Vous souvenez vous de cette déferlante ? Après Kassav, ce sont des vagues successives de chanteur-se-s des Antilles (les Thierry Cham, Harry Diboula, Eddy Miath, Eric Virgal, Jocelyne Labylle, Tanya Saint-Val, Ralph Thamar, Klod Fostin, Jane Fostin, Edith Lefel, Joelle Ursull, N’Jie, Luc Leandry, Darius Denon, Zouk Machine, Orlane, et j’en oublie !) qui viennent emporter le public réunionnais, mobiliser les ondes, s’assurer une situation de quasi-monopole sur les soirées festives.

Le soleil des Antilles a relégué dans l’ombre celui de La Réunion dans les médias et les programmations des scènes et des boîtes de nuit. Le processus, progressif et subtil, mais parfaitement huilé, a bousculé les conventions et les références, au point – crucial ! – que pour leurs reportages et films sur La Réunion, les journalistes de métropole croyaient bien faire en prenant pour illustration sonore du zouk !

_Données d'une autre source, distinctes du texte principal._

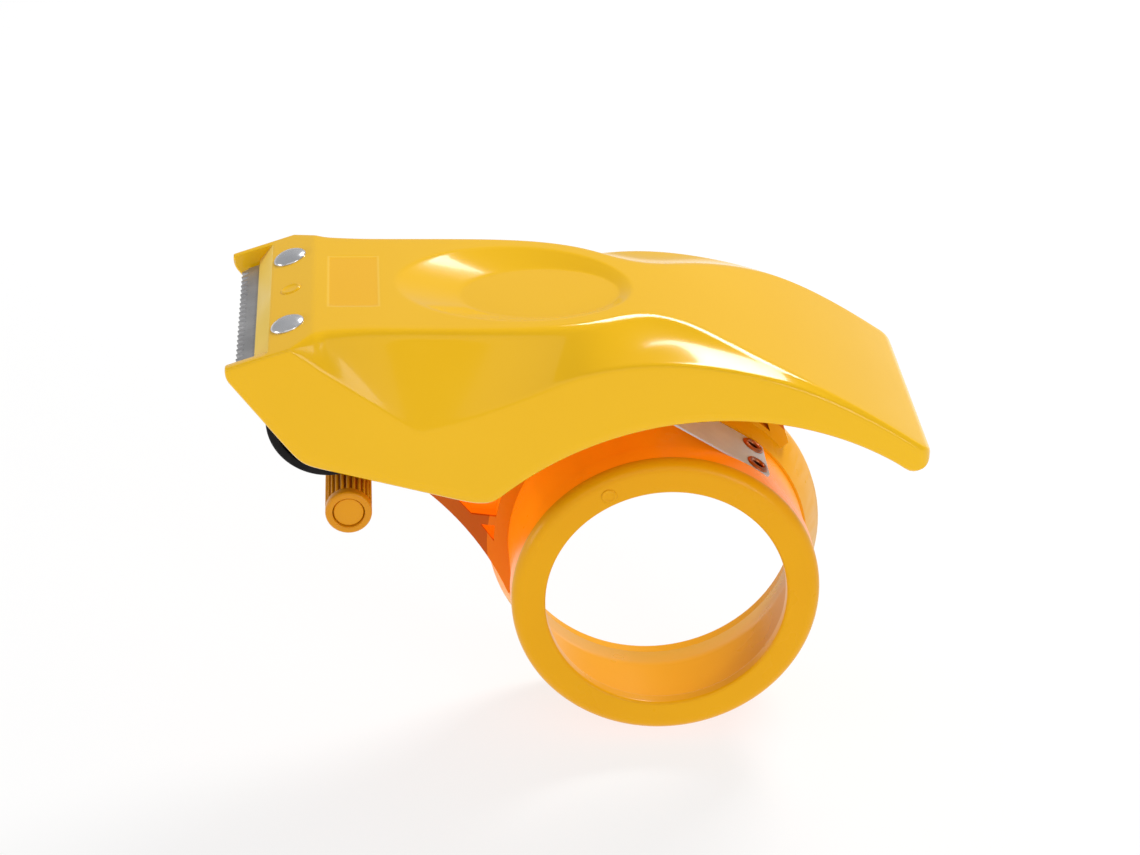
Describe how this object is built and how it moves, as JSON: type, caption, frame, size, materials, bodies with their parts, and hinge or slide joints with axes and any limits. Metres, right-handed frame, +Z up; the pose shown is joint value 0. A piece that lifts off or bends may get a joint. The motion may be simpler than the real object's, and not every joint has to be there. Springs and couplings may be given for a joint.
{
  "type": "tape dispenser",
  "caption": "Hand dispenser for packing tape: a palm hood with a saw blade at its front over a hub, leaf brake, press roller and turning guide post.",
  "frame": {"origin": "on the tape hub's axis, in the middle plane of the hood's width", "axes": "+X towards the tail of the palm hood, -X towards the blade, -Y the open side the tape roll goes on from, +Z up"},
  "size_m": [0.16, 0.066, 0.1254],
  "materials": {
    "hood_yellow": "polished moulded plastic",
    "frame_orange": "smooth moulded plastic",
    "hub_amber": "smooth moulded plastic",
    "sleeve_amber": "ribbed moulded plastic",
    "pin_amber": "smooth moulded plastic",
    "blade_steel": "ground tool steel",
    "spring_steel": "rolled spring strip",
    "rivet_steel": "bright nickel plate",
    "plain_steel": "plain zinc plate",
    "copper": "copper plate",
    "tyre_rubber": "matt rubber",
    "core_black": "moulded plastic",
    "bush_white": "acetal"
  },
  "bodies": {
    "body": {"hood_shell": "hood_yellow", "side_frame": "frame_orange", "tape_hub": "hub_amber", "cutting_blade": "blade_steel", "blade_clamp": "plain_steel", "blade_rivets": "rivet_steel", "frame_screws": "rivet_steel", "leaf_foot": "spring_steel", "leaf_backing": "plain_steel", "leaf_eyelets": "copper", "roller_axle": "plain_steel", "roller_retainer": "plain_steel", "guide_pin": "pin_amber"},
    "roller": {"roller_tyre": "tyre_rubber", "roller_core": "core_black", "roller_bushes": "bush_white"},
    "guide": {"guide_sleeve": "sleeve_amber"},
    "leaf": {"leaf_arm": "spring_steel"}
  },
  "joints": [
    {"name": "roller_spin", "type": "hinge", "parent": "body", "child": "roller", "pos_m": [-0.0799, -0.003, 0.0609], "axis": [0, 1, 0], "continuous": true},
    {"name": "guide_spin", "type": "hinge", "parent": "body", "child": "guide", "pos_m": [-0.0759, -0.003, 0.037], "axis": [0, 1, 0], "continuous": true},
    {"name": "leaf_flex", "type": "hinge", "parent": "body", "child": "leaf", "pos_m": [0.01322, 0.0091, 0.03541], "axis": [0, -1, 0], "range_deg": [0, 12], "stiffness_Nm_per_rad": 0.2}
  ]
}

Les artistes réunionnais eux-mêmes, et également certains mauriciens, se sont dépêchés de prendre la vague en adoptant cette musique devenue prédominante avant un semblant de rééquilibrage avec certaines compositions locales, certes, mais gardant toujours une atmosphère rythmique antillaise.

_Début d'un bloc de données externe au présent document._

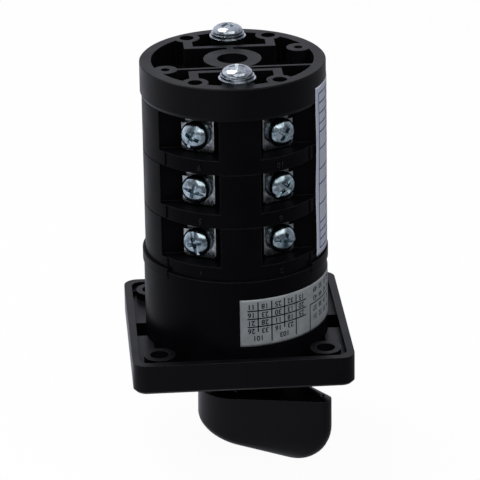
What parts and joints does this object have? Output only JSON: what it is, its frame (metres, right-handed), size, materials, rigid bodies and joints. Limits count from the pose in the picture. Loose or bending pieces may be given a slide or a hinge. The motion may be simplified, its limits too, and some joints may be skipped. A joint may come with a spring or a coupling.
{
  "type": "rotary changeover switch",
  "caption": "Panel-mounted rotary cam switch: square face plate, pointer knob, round stack of contact stages with screw terminals, and a ribbed rear cap.",
  "frame": {"origin": "on the shaft's axis, in the plane of the face plate's rear rim, which is also the centre of its four fixing holes", "axes": "+Z along the shaft towards the rear cap, -Y towards the side with the pictured terminals, +X to the picture's right"},
  "size_m": [0.064, 0.064, 0.1274],
  "materials": {
    "black_moulding": "satin black moulding",
    "dark_moulding": "satin black moulding with a faint violet sheen",
    "zinc_plate": "bright bluish zinc plate on steel",
    "bright_steel": "turned and milled",
    "spring_steel": "drawn wire",
    "copper_alloy": "stamped copper alloy",
    "white_nylon": "natural nylon",
    "red_plastic": "moulded",
    "silver_label": "silver-grey printed film",
    "white_label": "white printed film"
  },
  "bodies": {
    "housing": {"rear_cap": "dark_moulding", "stage_housing_1": "black_moulding", "stage_housing_2": "black_moulding", "stage_housing_3": "black_moulding", "latch_housing": "black_moulding", "face_plate": "black_moulding", "tie_bolts": "zinc_plate", "tie_flat_washers": "zinc_plate", "tie_spring_washers": "zinc_plate", "terminal_screws_1": "zinc_plate", "terminal_screws_2": "zinc_plate", "terminal_screws_3": "zinc_plate", "terminal_washers_1": "zinc_plate", "terminal_washers_2": "zinc_plate", "terminal_washers_3": "zinc_plate", "clamp_plates_1": "zinc_plate", "clamp_plates_2": "zinc_plate", "clamp_plates_3": "zinc_plate", "fixed_contacts_1": "copper_alloy", "fixed_contacts_2": "copper_alloy", "fixed_contacts_3": "copper_alloy", "spring_right_1": "spring_steel", "spring_right_2": "spring_steel", "spring_right_3": "spring_steel", "spring_left_1": "spring_steel", "spring_left_2": "spring_steel", "spring_left_3": "spring_steel", "index_spring_right": "spring_steel", "index_spring_left": "spring_steel", "plate_screws": "bright_steel", "rating_label": "silver_label", "side_label": "white_label"},
    "rotor": {"knob": "black_moulding", "knob_screw": "zinc_plate", "shaft": "bright_steel", "cam_1": "white_nylon", "cam_2": "white_nylon", "cam_3": "white_nylon", "index_wheel": "white_nylon"},
    "carrier_right_1": {"plunger_right_1": "red_plastic", "bridge_right_1": "copper_alloy"},
    "carrier_left_1": {"plunger_left_1": "red_plastic", "bridge_left_1": "copper_alloy"},
    "carrier_right_2": {"plunger_right_2": "red_plastic", "bridge_right_2": "copper_alloy"},
    "carrier_left_2": {"plunger_left_2": "red_plastic", "bridge_left_2": "copper_alloy"},
    "carrier_right_3": {"plunger_right_3": "red_plastic", "bridge_right_3": "copper_alloy"},
    "carrier_left_3": {"plunger_left_3": "red_plastic", "bridge_left_3": "copper_alloy"},
    "pawl_right": {"index_pawl_right": "red_plastic"},
    "pawl_left": {"index_pawl_left": "red_plastic"}
  },
  "joints": [
    {"name": "knob_turn", "type": "hinge", "parent": "housing", "child": "rotor", "pos_m": [0, 0, -0.0212], "axis": [0, 0, 1], "range_deg": [-120, 0]},
    {"name": "contact_right_1", "type": "slide", "parent": "housing", "child": "carrier_right_1", "axis": [1, 0, 0], "range_m": [0, 0.0026], "deforming": ["spring_right_1"]},
    {"name": "contact_left_1", "type": "slide", "parent": "housing", "child": "carrier_left_1", "axis": [1, 0, 0], "range_m": [0, 0.0026], "deforming": ["spring_left_1"]},
    {"name": "contact_right_2", "type": "slide", "parent": "housing", "child": "carrier_right_2", "axis": [1, 0, 0], "range_m": [0, 0.0026], "deforming": ["spring_right_2"]},
    {"name": "contact_left_2", "type": "slide", "parent": "housing", "child": "carrier_left_2", "axis": [1, 0, 0], "range_m": [0, 0.0026], "deforming": ["spring_left_2"]},
    {"name": "contact_right_3", "type": "slide", "parent": "housing", "child": "carrier_right_3", "axis": [1, 0, 0], "range_m": [0, 0.0026], "deforming": ["spring_right_3"]},
    {"name": "contact_left_3", "type": "slide", "parent": "housing", "child": "carrier_left_3", "axis": [1, 0, 0], "range_m": [0, 0.0026], "deforming": ["spring_left_3"]},
    {"name": "index_right", "type": "slide", "parent": "housing", "child": "pawl_right", "axis": [1, 0, 0], "range_m": [-0.0009, 0], "deforming": ["index_spring_right"]},
    {"name": "index_left", "type": "slide", "parent": "housing", "child": "pawl_left", "axis": [-1, 0, 0], "range_m": [-0.0009, 0], "deforming": ["index_spring_left"]}
  ],
  "couplings": [
    {"joint": "contact_right_1", "follows": "knob_turn", "m_per_rad": -0.0012414},
    {"joint": "contact_left_1", "follows": "knob_turn", "m_per_rad": -0.0012414},
    {"joint": "contact_right_2", "follows": "knob_turn", "m_per_rad": -0.0012414},
    {"joint": "contact_left_2", "follows": "knob_turn", "m_per_rad": -0.0012414},
    {"joint": "contact_right_3", "follows": "knob_turn", "m_per_rad": -0.0012414},
    {"joint": "contact_left_3", "follows": "knob_turn", "m_per_rad": -0.0012414}
  ]
}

Au fil des années, qu’un artiste réunionnais fasse l’essentiel de ses succès avec des sons épicés piment bondamanjak plutôt que piment cabri, ne dérange plus personne… On continue d’applaudir.

Alors, assimilation ou intégration ?

Quant à Sa Majesté Kassav, il revient régulièrement à La Réunion, avec toujours le même succès, pour faire se souvenir aux foules qui est le maître (et le créateur) du zouk. Son dernier passage ici, l’année dernière, l’avait été dans le cadre de son 40ème anniversaire, après une soirée folle à l’Arena Paris La Défense.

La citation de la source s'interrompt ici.